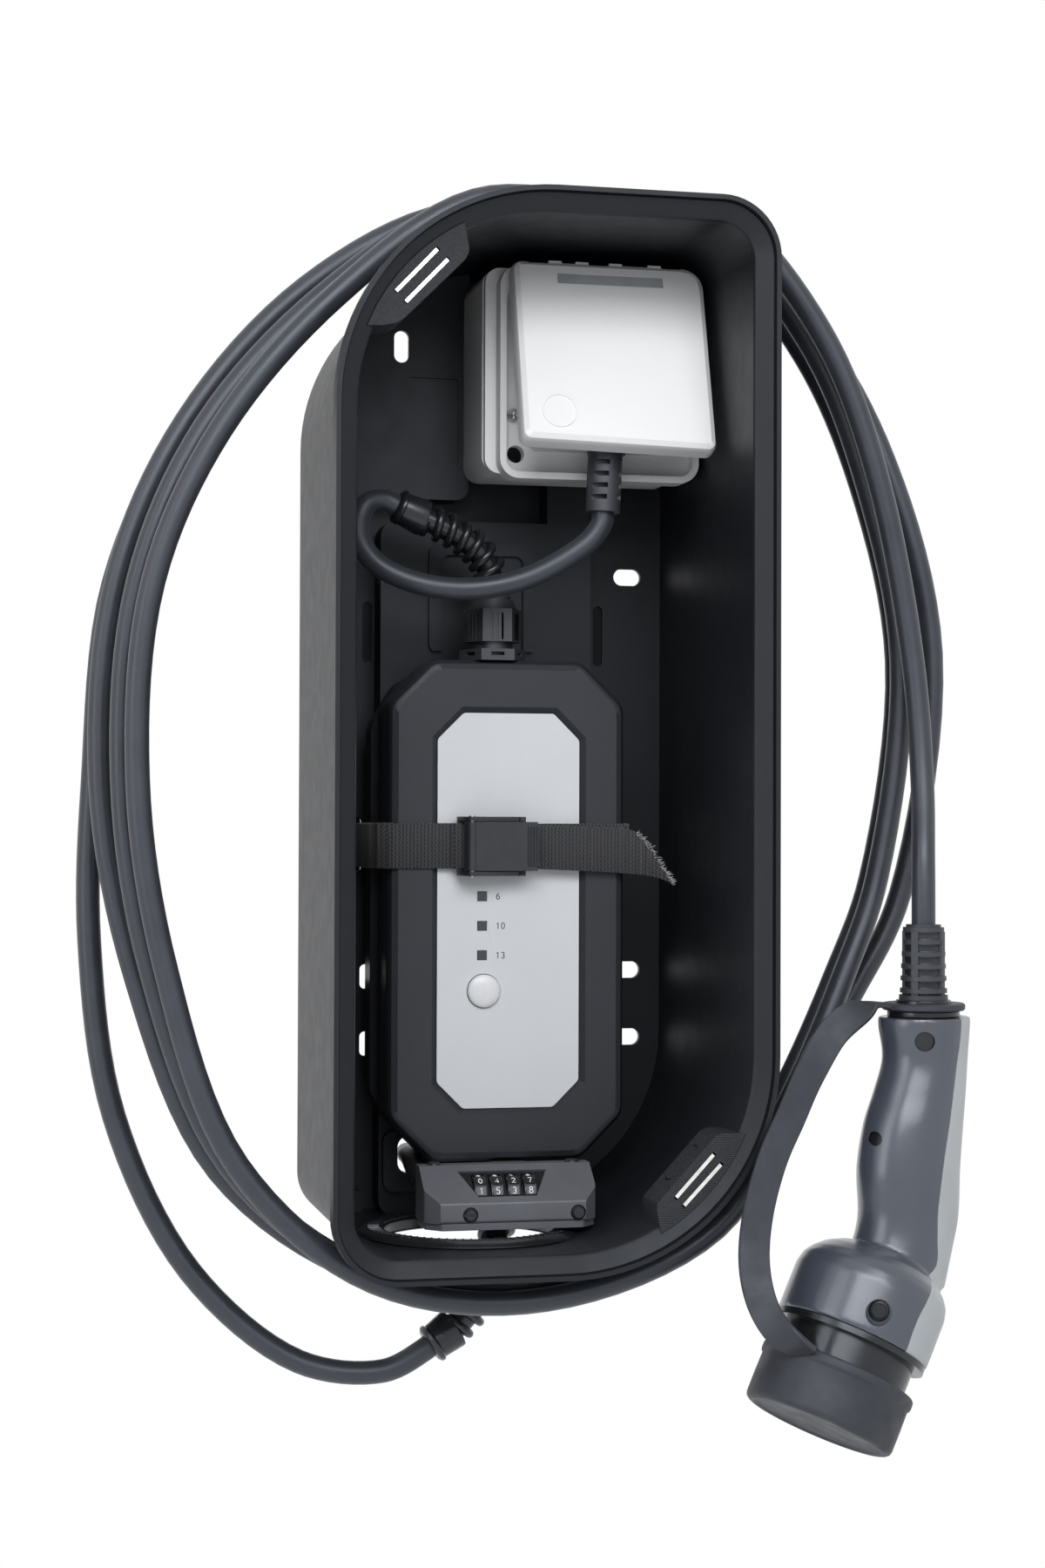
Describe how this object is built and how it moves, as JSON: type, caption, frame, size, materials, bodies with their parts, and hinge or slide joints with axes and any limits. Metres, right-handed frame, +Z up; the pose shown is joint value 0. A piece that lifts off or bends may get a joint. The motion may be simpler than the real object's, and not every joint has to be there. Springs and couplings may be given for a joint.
{
  "type": "ev charger enclosure",
  "caption": "Leaf-shaped open wall shell holding a mains socket, a strapped portable charger box and a dial lock, with the coiled charging cable and connector hung round it.",
  "frame": {"origin": "middle of the four horizontal wall slots, on the back plane that lies against the wall", "axes": "+Z up, +Y into the wall, so the open front faces -Y and +X is to the right seen from the front"},
  "size_m": [0.3928, 0.2058, 0.5576],
  "materials": {
    "shell_black": "satin moulded polypropylene with a fine grain",
    "printed_grey": "printed plastic with fine layer lines",
    "steel_strip": "bright rolled steel strip",
    "trim_rubber": "black edge-trim rubber",
    "socket_white": "white smooth plastic",
    "socket_grey": "light grey plastic",
    "clear_window": "clear plastic",
    "seal_grey": "soft sealing rubber",
    "bare_steel": "plated steel",
    "brass": "plated brass",
    "plug_rubber": "moulded dark rubber",
    "cable_rubber": "dark grey cable sheath",
    "gland_plastic": "dark nylon",
    "relief_black": "glossy black flexible plastic",
    "charger_rear": "dark satin plastic",
    "charger_front": "dark grey satin plastic",
    "label_silver": "silver-white membrane label",
    "led_grey": "smoked window",
    "button_silver": "light domed button",
    "board_green": "circuit board",
    "relay_dark": "dark relay case",
    "webbing_black": "woven black webbing",
    "buckle_black": "black nylon buckle",
    "lock_black": "grained black plastic",
    "dial_white": "dial with light figures",
    "lock_dark": "dark smooth plastic",
    "lock_cable_black": "black sleeved cable",
    "connector_slate": "blue-grey glossy plastic",
    "connector_light": "light grey soft plastic",
    "nose_black": "gloss black plastic",
    "cap_rubber": "worn dark rubber"
  },
  "bodies": {
    "holder": {"shell": "shell_black", "corner_insert_top": "printed_grey", "corner_insert_bottom": "printed_grey", "insert_strips_top": "steel_strip", "insert_strips_bottom": "steel_strip", "floor_grommet": "trim_rubber", "socket_box": "socket_white", "socket_gasket": "seal_grey", "socket_frame": "socket_white", "socket_insert": "socket_grey", "earth_clips": "bare_steel", "hinge_pin": "bare_steel", "hinge_spring": "bare_steel", "frame_screws": "bare_steel", "mains_plug": "plug_rubber", "plug_pins": "brass", "mains_lead": "cable_rubber", "inlet_relief": "relief_black", "inlet_gland": "gland_plastic", "rear_housing": "charger_rear", "front_housing": "charger_front", "housing_seal": "seal_grey", "label_plate": "label_silver", "led_windows": "led_grey", "circuit_board": "board_green", "relays": "relay_dark", "current_sensor": "relay_dark", "housing_screws": "bare_steel", "outlet_gland": "gland_plastic", "outlet_relief": "relief_black", "charging_cable": "cable_rubber", "strap": "webbing_black", "buckle_frame": "buckle_black", "buckle_pin": "bare_steel", "lock_body": "lock_black", "lock_base": "lock_black", "dial_spindle": "bare_steel", "lock_cable": "lock_cable_black", "lock_rivets": "lock_dark", "connector_body": "connector_slate", "connector_spine": "connector_light", "connector_nose": "nose_black", "connector_contacts": "brass", "connector_screws": "bare_steel", "connector_collar": "nose_black", "connector_boot": "plug_rubber", "dust_cap": "cap_rubber"},
    "lid": {"socket_lid": "socket_white", "lid_window": "clear_window"},
    "charger_button": {"press_button": "button_silver"},
    "buckle_cam": {"buckle_lever": "buckle_black"},
    "first_dial": {"dial_1": "dial_white"},
    "second_dial": {"dial_2": "dial_white"},
    "third_dial": {"dial_3": "dial_white"},
    "fourth_dial": {"dial_4": "dial_white"},
    "lock_button": {"release_button": "lock_dark"},
    "lock_knob": {"set_knob": "lock_dark"}
  },
  "joints": [
    {"name": "lid_hinge", "type": "hinge", "parent": "holder", "child": "lid", "pos_m": [0.039, -0.079, 0.2233], "axis": [-1, 0, 0], "range_deg": [0, 55], "stiffness_Nm_per_rad": 0.03, "springref_deg": -17.19},
    {"name": "button_press", "type": "slide", "parent": "holder", "child": "charger_button", "axis": [0, 1, 0], "range_m": [0, 0.0012], "stiffness_N_per_m": 800},
    {"name": "buckle_lever_hinge", "type": "hinge", "parent": "holder", "child": "buckle_cam", "pos_m": [-0.021, -0.075, -0.0347], "axis": [0, 0, -1], "range_deg": [0, 100]},
    {"name": "dial_turn_1", "type": "hinge", "parent": "holder", "child": "first_dial", "pos_m": [-0.0226, -0.0986, -0.187], "axis": [1, 0, 0], "continuous": true},
    {"name": "dial_turn_2", "type": "hinge", "parent": "holder", "child": "second_dial", "pos_m": [-0.0152, -0.0986, -0.187], "axis": [1, 0, 0], "continuous": true},
    {"name": "dial_turn_3", "type": "hinge", "parent": "holder", "child": "third_dial", "pos_m": [-0.0078, -0.0986, -0.187], "axis": [1, 0, 0], "continuous": true},
    {"name": "dial_turn_4", "type": "hinge", "parent": "holder", "child": "fourth_dial", "pos_m": [-0.0004, -0.0986, -0.187], "axis": [1, 0, 0], "continuous": true},
    {"name": "lock_button_press", "type": "slide", "parent": "holder", "child": "lock_button", "axis": [0, 1, 0], "range_m": [0, 0.0025], "stiffness_N_per_m": 500},
    {"name": "lock_knob_turn", "type": "hinge", "parent": "holder", "child": "lock_knob", "pos_m": [-0.0286, -0.108, -0.1941], "axis": [0, 1, 0], "range_deg": [0, 90]}
  ]
}
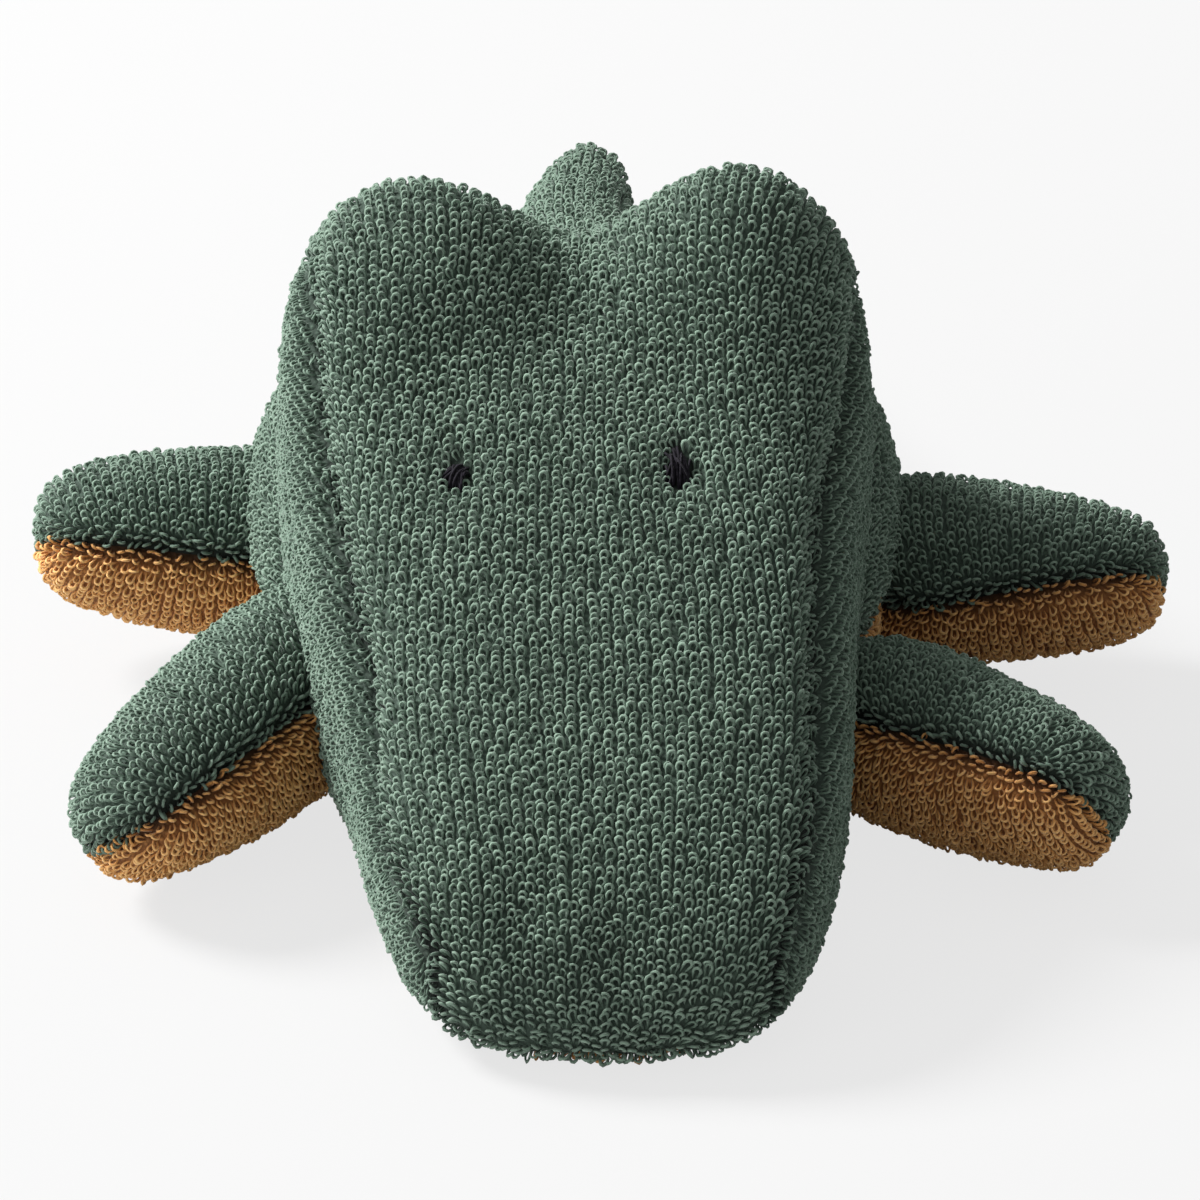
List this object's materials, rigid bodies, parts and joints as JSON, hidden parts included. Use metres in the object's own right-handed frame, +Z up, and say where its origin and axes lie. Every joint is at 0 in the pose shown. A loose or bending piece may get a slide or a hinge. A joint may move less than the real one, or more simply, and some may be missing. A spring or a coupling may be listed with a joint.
{
  "type": "plush crocodile toy",
  "caption": "Soft terry crocodile lying on its belly, with a long broad head, stub legs that flex at the hip, a swinging tail and embroidered eyes.",
  "frame": {"origin": "on the floor, under the middle of the toy", "axes": "+X to the viewer's right of a toy that faces -Y, nose to -Y, tail to +Y, +Z up"},
  "size_m": [0.1526, 0.236, 0.0766],
  "materials": {
    "green_terry": "looped terry pile, dark sage green",
    "ochre_terry": "looped terry pile, ochre brown",
    "eye_thread": "black satin stitch embroidery",
    "stuffing": "loose white polyester fibre"
  },
  "bodies": {
    "torso": {"back_panel": "green_terry", "belly_panel": "ochre_terry", "body_stuffing": "stuffing"},
    "head": {"head_top_panel": "green_terry", "head_side_left": "green_terry", "head_side_right": "green_terry", "jaw_panel": "ochre_terry", "head_stuffing": "stuffing", "eye_left": "eye_thread", "eye_right": "eye_thread"},
    "tail": {"tail_upper_panel": "green_terry", "tail_under_panel": "ochre_terry", "tail_stuffing": "stuffing"},
    "leg_front_left": {"leg_front_left_upper": "green_terry", "leg_front_left_sole": "ochre_terry", "leg_front_left_stuffing": "stuffing"},
    "leg_front_right": {"leg_front_right_upper": "green_terry", "leg_front_right_sole": "ochre_terry", "leg_front_right_stuffing": "stuffing"},
    "leg_rear_left": {"leg_rear_left_upper": "green_terry", "leg_rear_left_sole": "ochre_terry", "leg_rear_left_stuffing": "stuffing"},
    "leg_rear_right": {"leg_rear_right_upper": "green_terry", "leg_rear_right_sole": "ochre_terry", "leg_rear_right_stuffing": "stuffing"}
  },
  "joints": [
    {"name": "head_nod", "type": "hinge", "parent": "torso", "child": "head", "pos_m": [0, -0.02, 0.018], "axis": [-1, 0, 0], "range_deg": [-5, 10], "stiffness_Nm_per_rad": 0.3},
    {"name": "tail_swing", "type": "hinge", "parent": "torso", "child": "tail", "pos_m": [0, 0.019, 0], "axis": [0, 0, 1], "range_deg": [-12, 12], "stiffness_Nm_per_rad": 0.1},
    {"name": "leg_front_left_flap", "type": "hinge", "parent": "torso", "child": "leg_front_left", "pos_m": [-0.04, -0.041, 0.0155], "axis": [-0.309, 0.9511, 0], "range_deg": [-10, 18], "stiffness_Nm_per_rad": 0.05},
    {"name": "leg_front_right_flap", "type": "hinge", "parent": "torso", "child": "leg_front_right", "pos_m": [0.04, -0.041, 0.0155], "axis": [-0.309, -0.9511, 0], "range_deg": [-10, 18], "stiffness_Nm_per_rad": 0.05},
    {"name": "leg_rear_left_flap", "type": "hinge", "parent": "torso", "child": "leg_rear_left", "pos_m": [-0.0435, -0.009, 0.0175], "axis": [0, 1, 0], "range_deg": [-10, 18], "stiffness_Nm_per_rad": 0.05},
    {"name": "leg_rear_right_flap", "type": "hinge", "parent": "torso", "child": "leg_rear_right", "pos_m": [0.0435, -0.009, 0.0175], "axis": [0, -1, 0], "range_deg": [-10, 18], "stiffness_Nm_per_rad": 0.05}
  ]
}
● ● ● ●
Given exercise -
List every line above that holds the word "loose".

Output -
List this object's materials, rigid bodies, parts and joints as JSON, hidden parts included. Use metres in the object's own right-handed frame, +Z up, and say where its origin and axes lie. Every joint is at 0 in the pose shown. A loose or bending piece may get a slide or a hinge. A joint may move less than the real one, or more simply, and some may be missing. A spring or a coupling may be listed with a joint.
    "stuffing": "loose white polyester fibre"